1 Comply but communicate
Your financial statements are just one part of your communications with your stakeholders. Depending on jurisdiction requirements, annual reports typically include your financial statements, a management commentary and information about governance, strategy, and operational activity (often including corporate and social responsibility).
There is also a growing trend toward integrated reporting, which explains to investors how an organisation creates value over time. In a nutshell, this method of reporting demonstrates the links between an organisations strategy, governance and business model. In a world where transparency along with business sustainability are becoming more and more important, integrated reporting offers a powerful solution.
2 Omit the immaterial
Make effective use of materiality to enhance the clarity and conciseness of your financial statements. The concept of materiality is used throughout financial reporting and auditing. Put simply, information is material if it could influence the decisions made by users which are based on your financial statements. Using materiality when deciding how to account for transactions is familiar. For example, some organisations use a ‘capitalisation threshold’ below which purchase of property, plant and equipment is expensed immediately. But materiality also acts as a ‘filter’ for deciding what non-financial information to disclose – and what to omit.
3 Re-think the notes
The disclosure (or notes) will be the largest section of your financial statements. As such, they can have the greatest impact on the effectiveness of your financial statements as a communication tool. Many organisations have been experimenting with the traditional way of organising the notes to better tell their story and emphasise the most important information. Notes can be combined in different ways to achieve a more effective communication outcome. For example, you can combine a note that sub-analyses a balance sheet line item, information about the accounting policy and any critical estimates and judgements affecting that item. While traditional approaches to notes have their merit (and they are required by the External Reporting Board), re-ordering notes can help communicate information in a more powerful way. Re-ordering can be carried out by:
- grouping notes into categories that cover related areas
- placing the most critical information more prominently
- a combination of both.
4 Prioritise the policies
The financial statements should disclose your significant accounting policies. Your disclosures should be relevant, specific to your organisation and explain how you apply your policies. The disclosure of significant accounting policies is often the longest note in the financial statement. Done well, it helps your investors and other stakeholders to properly understand your financial statements. Done badly, it contributes to clutter without adding value. You should ask whether your accounting policy disclosures:
- cover the transactions and balances that are significant to your organisation?

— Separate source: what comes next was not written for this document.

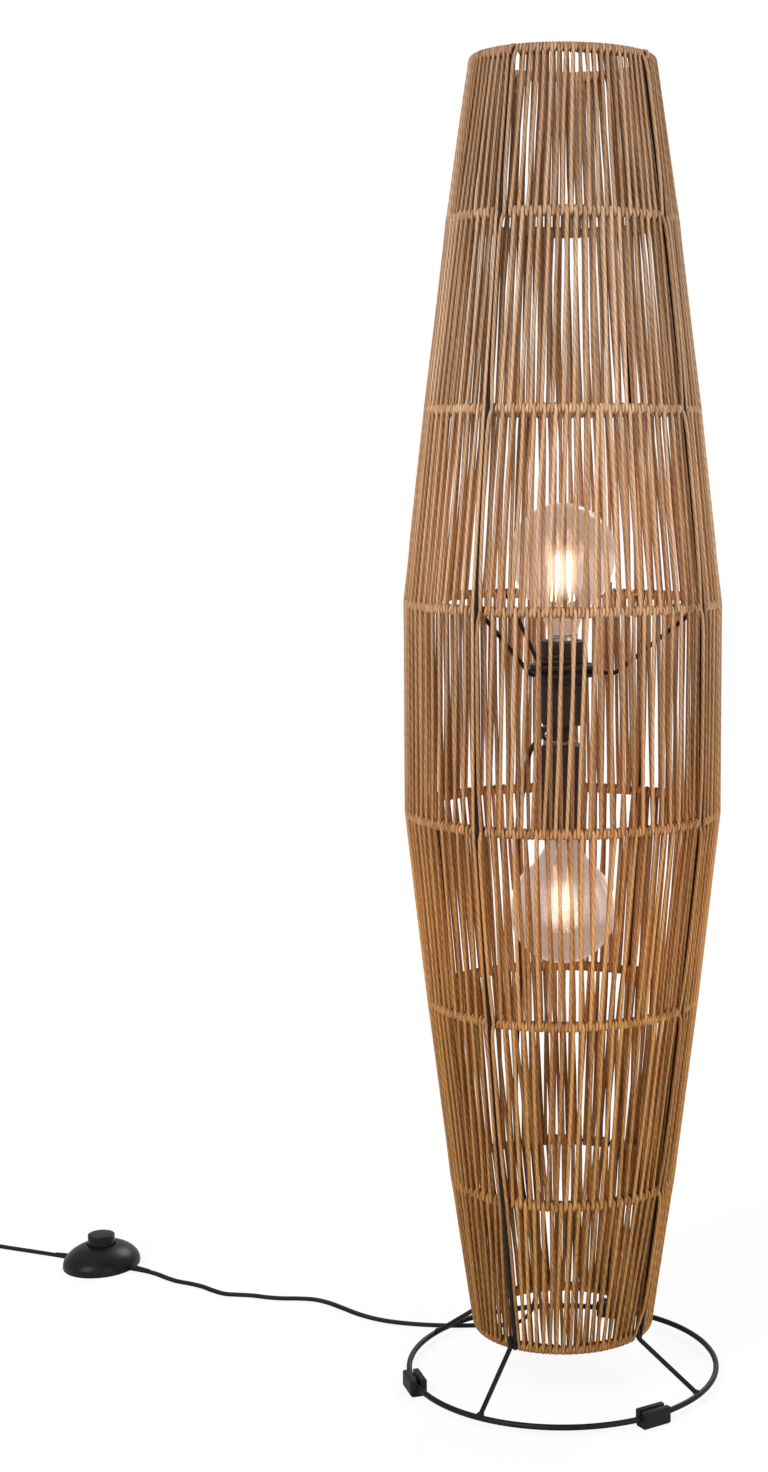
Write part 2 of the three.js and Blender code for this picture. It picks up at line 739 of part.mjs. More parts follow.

- remain relevant or need updating?
- are specific to your organisation?
- are positioned in the financial statements in a way that best meets your users’ needs?
- capture your key judgements in applying your policies and your major source of estimation uncertainty?
Financial statements give the opportunity to provide insight into your organisation through management’s eyes. Language should be kept simple as some areas of financial statements can prove to be difficult for non-experts to follow and understand. Using plain English will ensure the readers interpretation and understanding of the financial statements.
These four practices are interdependent and can be used to create clear and compelling documents. Each is a ‘tool’ that should be used to a greater or lesser extent to tell the story of your organisation depending on its circumstances.